● MATERIAL
********************
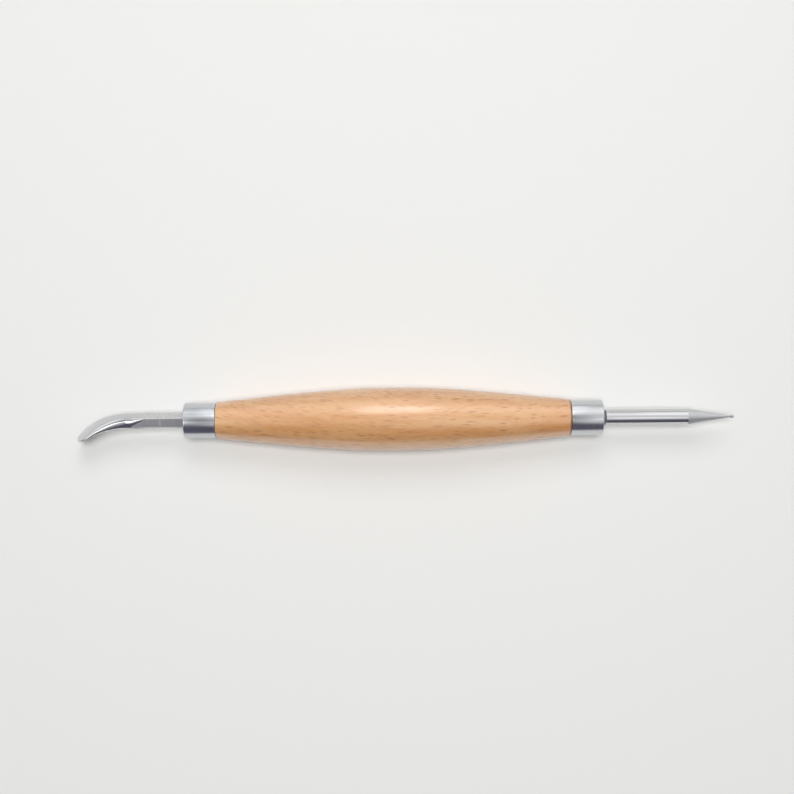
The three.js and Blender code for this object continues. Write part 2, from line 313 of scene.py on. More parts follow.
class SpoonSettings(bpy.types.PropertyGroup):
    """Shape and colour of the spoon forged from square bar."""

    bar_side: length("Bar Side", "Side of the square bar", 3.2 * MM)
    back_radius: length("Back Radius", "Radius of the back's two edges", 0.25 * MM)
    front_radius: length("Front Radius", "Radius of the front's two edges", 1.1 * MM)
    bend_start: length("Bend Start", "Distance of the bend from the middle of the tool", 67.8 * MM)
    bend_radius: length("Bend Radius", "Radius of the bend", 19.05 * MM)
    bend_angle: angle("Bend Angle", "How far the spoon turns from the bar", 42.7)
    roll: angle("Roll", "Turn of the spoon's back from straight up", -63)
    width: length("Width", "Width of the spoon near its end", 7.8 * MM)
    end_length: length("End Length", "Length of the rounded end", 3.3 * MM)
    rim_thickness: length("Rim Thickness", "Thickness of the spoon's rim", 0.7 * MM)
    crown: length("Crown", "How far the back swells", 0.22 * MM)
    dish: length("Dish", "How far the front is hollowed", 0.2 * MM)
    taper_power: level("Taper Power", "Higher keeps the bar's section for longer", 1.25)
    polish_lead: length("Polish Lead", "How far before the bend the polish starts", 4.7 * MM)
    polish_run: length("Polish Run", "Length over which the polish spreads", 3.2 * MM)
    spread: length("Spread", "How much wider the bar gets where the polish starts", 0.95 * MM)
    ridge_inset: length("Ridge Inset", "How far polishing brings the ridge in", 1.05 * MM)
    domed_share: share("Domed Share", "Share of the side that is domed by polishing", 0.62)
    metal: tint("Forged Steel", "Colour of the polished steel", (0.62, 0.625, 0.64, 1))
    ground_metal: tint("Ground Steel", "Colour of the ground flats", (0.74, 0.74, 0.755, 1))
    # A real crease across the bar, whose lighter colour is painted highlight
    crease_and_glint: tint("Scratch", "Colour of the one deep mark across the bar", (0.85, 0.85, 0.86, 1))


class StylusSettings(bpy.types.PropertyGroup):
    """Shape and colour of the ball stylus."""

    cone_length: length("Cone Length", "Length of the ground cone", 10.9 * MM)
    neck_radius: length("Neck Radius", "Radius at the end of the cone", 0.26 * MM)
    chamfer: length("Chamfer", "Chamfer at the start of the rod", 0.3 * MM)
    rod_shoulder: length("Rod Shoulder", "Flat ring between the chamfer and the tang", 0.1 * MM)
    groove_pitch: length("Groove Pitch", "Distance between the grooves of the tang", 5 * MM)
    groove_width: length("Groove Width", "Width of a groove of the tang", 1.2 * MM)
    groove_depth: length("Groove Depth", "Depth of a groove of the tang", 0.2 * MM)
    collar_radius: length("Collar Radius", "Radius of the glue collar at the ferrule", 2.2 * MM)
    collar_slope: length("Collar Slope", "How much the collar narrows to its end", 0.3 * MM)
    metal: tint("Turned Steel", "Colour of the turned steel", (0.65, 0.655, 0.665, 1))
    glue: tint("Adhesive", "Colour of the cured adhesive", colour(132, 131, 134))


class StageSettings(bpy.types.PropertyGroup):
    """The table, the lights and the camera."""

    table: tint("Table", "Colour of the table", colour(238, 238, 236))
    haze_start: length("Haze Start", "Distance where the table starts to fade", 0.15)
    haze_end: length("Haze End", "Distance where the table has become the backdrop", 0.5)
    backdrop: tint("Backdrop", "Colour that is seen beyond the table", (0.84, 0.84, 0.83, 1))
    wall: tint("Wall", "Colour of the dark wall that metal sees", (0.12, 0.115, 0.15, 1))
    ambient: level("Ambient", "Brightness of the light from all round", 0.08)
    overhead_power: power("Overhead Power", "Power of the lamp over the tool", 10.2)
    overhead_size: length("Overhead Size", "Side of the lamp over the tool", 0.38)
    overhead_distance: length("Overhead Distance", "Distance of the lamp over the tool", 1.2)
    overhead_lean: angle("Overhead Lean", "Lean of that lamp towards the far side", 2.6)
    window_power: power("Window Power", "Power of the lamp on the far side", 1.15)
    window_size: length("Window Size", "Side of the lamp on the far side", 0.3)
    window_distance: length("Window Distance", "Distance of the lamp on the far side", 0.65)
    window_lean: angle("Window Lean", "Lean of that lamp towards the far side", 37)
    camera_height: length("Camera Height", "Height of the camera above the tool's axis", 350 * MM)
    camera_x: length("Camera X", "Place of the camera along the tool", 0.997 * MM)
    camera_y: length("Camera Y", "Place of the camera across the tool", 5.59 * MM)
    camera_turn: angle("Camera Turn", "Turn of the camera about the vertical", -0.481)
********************
● TASK DIRECTIONS
All lines from the beginning of the material above through the one with "the spoon forged" need to be returned exactly; please return those and only those.

● TASK SOLUTION
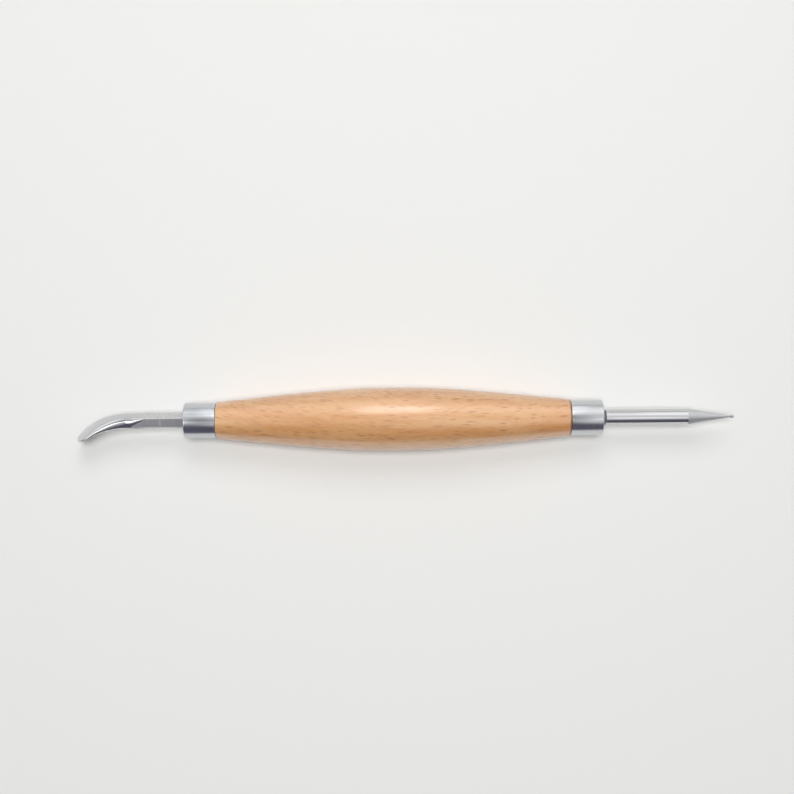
The three.js and Blender code for this object continues. Write part 2, from line 313 of scene.py on. More parts follow.
class SpoonSettings(bpy.types.PropertyGroup):
    """Shape and colour of the spoon forged from square bar."""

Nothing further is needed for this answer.